> _SOURCE EXCERPT_:
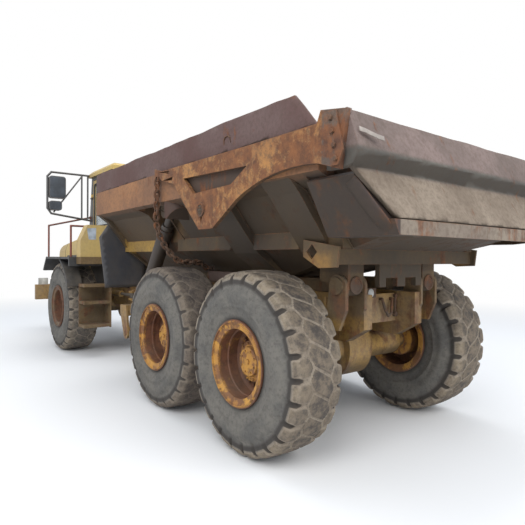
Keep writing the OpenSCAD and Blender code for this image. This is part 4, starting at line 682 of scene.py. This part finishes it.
def groove_depth(turn, off, radius, outer, wear):
    """Depth of the tread: cuts across the shoulders, a zigzag inside them, slanted cuts in the middle, worn lugs."""
    lugs = turn * LUG_COUNT / (2.0 * math.pi)
    # The inner shoulder's lugs stand half a pitch further than the outer one's
    own = lugs if outer else lugs + 0.5
    across = off_whole(own) * LUG_PITCH
    shoulder = smooth_step(off, 0.120, 0.138)
    cut_width = CUT_HALF + CUT_WIDER_OUT * smooth_step(off, 0.17, 0.24)
    cut = ((CUT_DEPTH + CUT_DEEPER_OUT * smooth_step(off, 0.17, 0.225)) * groove(across, cut_width, CUT_EDGE)
           * shoulder * smooth_step(radius, 0.668, 0.712))
    zigzag = ZIGZAG_DEPTH * groove(abs(off - (ZIGZAG_OFF + ZIGZAG_SWING * saw(own))), NARROW_HALF, NARROW_EDGE)
    signed = off if outer else -off
    slant = lugs - 0.5 - 0.5 * (SLANT_REACH - signed) / (2.0 * SLANT_REACH)
    middle = off_whole(slant) * LUG_PITCH * 0.85
    slanted = SLANT_DEPTH * groove(middle, NARROW_HALF, NARROW_EDGE) * (1.0 - smooth_step(off, 0.095, 0.110))
    flat_top = smooth_step(LUG_PITCH / 2.0 - across, 0.0, 0.075) if off > 0.125 else 1.0
    rounding = ROUNDING_DEPTH * (1.0 - smooth_step(across, 0.012, 0.050)) * shoulder * flat_top
    return max(cut, zigzag, slanted, rounding) * wear


def make_tyre(axle, side, wear):
    """A tyre's skin: its section turned about the axle and pushed in where the tread has its grooves."""
    sign = SIDES[side]
    centre = Vector((AXLE_X[axle], sign * WHEEL_Y, WHEEL_R))
    section = TYRE_SECTION + [(r, -y) for r, y in reversed(TYRE_SECTION)]
    steps = LUG_COUNT * STEPS_PER_LUG
    rings = []
    for k, (cos_t, sin_t) in enumerate(circle(steps)):
        ring = []
        for r, y in section:
            deep = groove_depth(2.0 * math.pi * k / steps, abs(y), r, y >= 0.0, wear) if r > 0.66 else 0.0
            if r > 0.40:
                rough = noise.noise(Vector((r * cos_t, y + 3.0 * AXLE_X[axle], r * sin_t)) * 22.0)
                deep += UNEVENNESS * (rough + 1.0)
            inward = smooth_step(abs(y), 0.10, 0.26) * deep * 0.5
            ring.append((centre.x + (r - deep) * cos_t, centre.y + sign * (y - math.copysign(inward, y)),
                         centre.z + (r - deep) * sin_t))
        rings.append(ring)
    skin = Shape()
    skin.rings(rings, closed=True)
    name = f"{axle}_{side}"
    tyre = skin.piece("tread_" + name, "mud_rubber_" + axle, "wheel_" + name, "tyre_rubber", 50.0)
    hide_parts("tyre_" + name)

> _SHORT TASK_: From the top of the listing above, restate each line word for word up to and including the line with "return max(cut, zigzag, slanted, rounding)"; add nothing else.

> _SOLVED PROBLEM_:
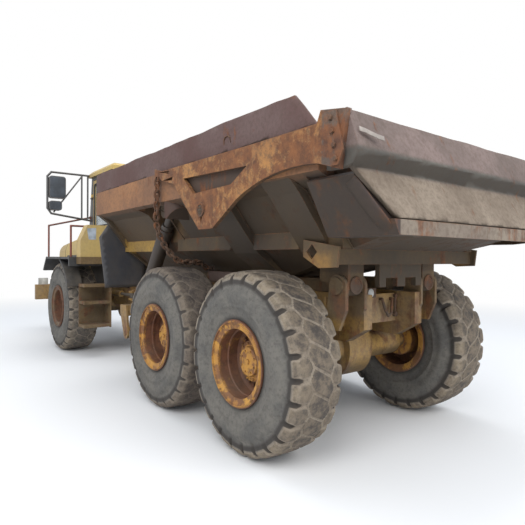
Keep writing the OpenSCAD and Blender code for this image. This is part 4, starting at line 682 of scene.py. This part finishes it.
def groove_depth(turn, off, radius, outer, wear):
    """Depth of the tread: cuts across the shoulders, a zigzag inside them, slanted cuts in the middle, worn lugs."""
    lugs = turn * LUG_COUNT / (2.0 * math.pi)
    # The inner shoulder's lugs stand half a pitch further than the outer one's
    own = lugs if outer else lugs + 0.5
    across = off_whole(own) * LUG_PITCH
    shoulder = smooth_step(off, 0.120, 0.138)
    cut_width = CUT_HALF + CUT_WIDER_OUT * smooth_step(off, 0.17, 0.24)
    cut = ((CUT_DEPTH + CUT_DEEPER_OUT * smooth_step(off, 0.17, 0.225)) * groove(across, cut_width, CUT_EDGE)
           * shoulder * smooth_step(radius, 0.668, 0.712))
    zigzag = ZIGZAG_DEPTH * groove(abs(off - (ZIGZAG_OFF + ZIGZAG_SWING * saw(own))), NARROW_HALF, NARROW_EDGE)
    signed = off if outer else -off
    slant = lugs - 0.5 - 0.5 * (SLANT_REACH - signed) / (2.0 * SLANT_REACH)
    middle = off_whole(slant) * LUG_PITCH * 0.85
    slanted = SLANT_DEPTH * groove(middle, NARROW_HALF, NARROW_EDGE) * (1.0 - smooth_step(off, 0.095, 0.110))
    flat_top = smooth_step(LUG_PITCH / 2.0 - across, 0.0, 0.075) if off > 0.125 else 1.0
    rounding = ROUNDING_DEPTH * (1.0 - smooth_step(across, 0.012, 0.050)) * shoulder * flat_top
    return max(cut, zigzag, slanted, rounding) * wear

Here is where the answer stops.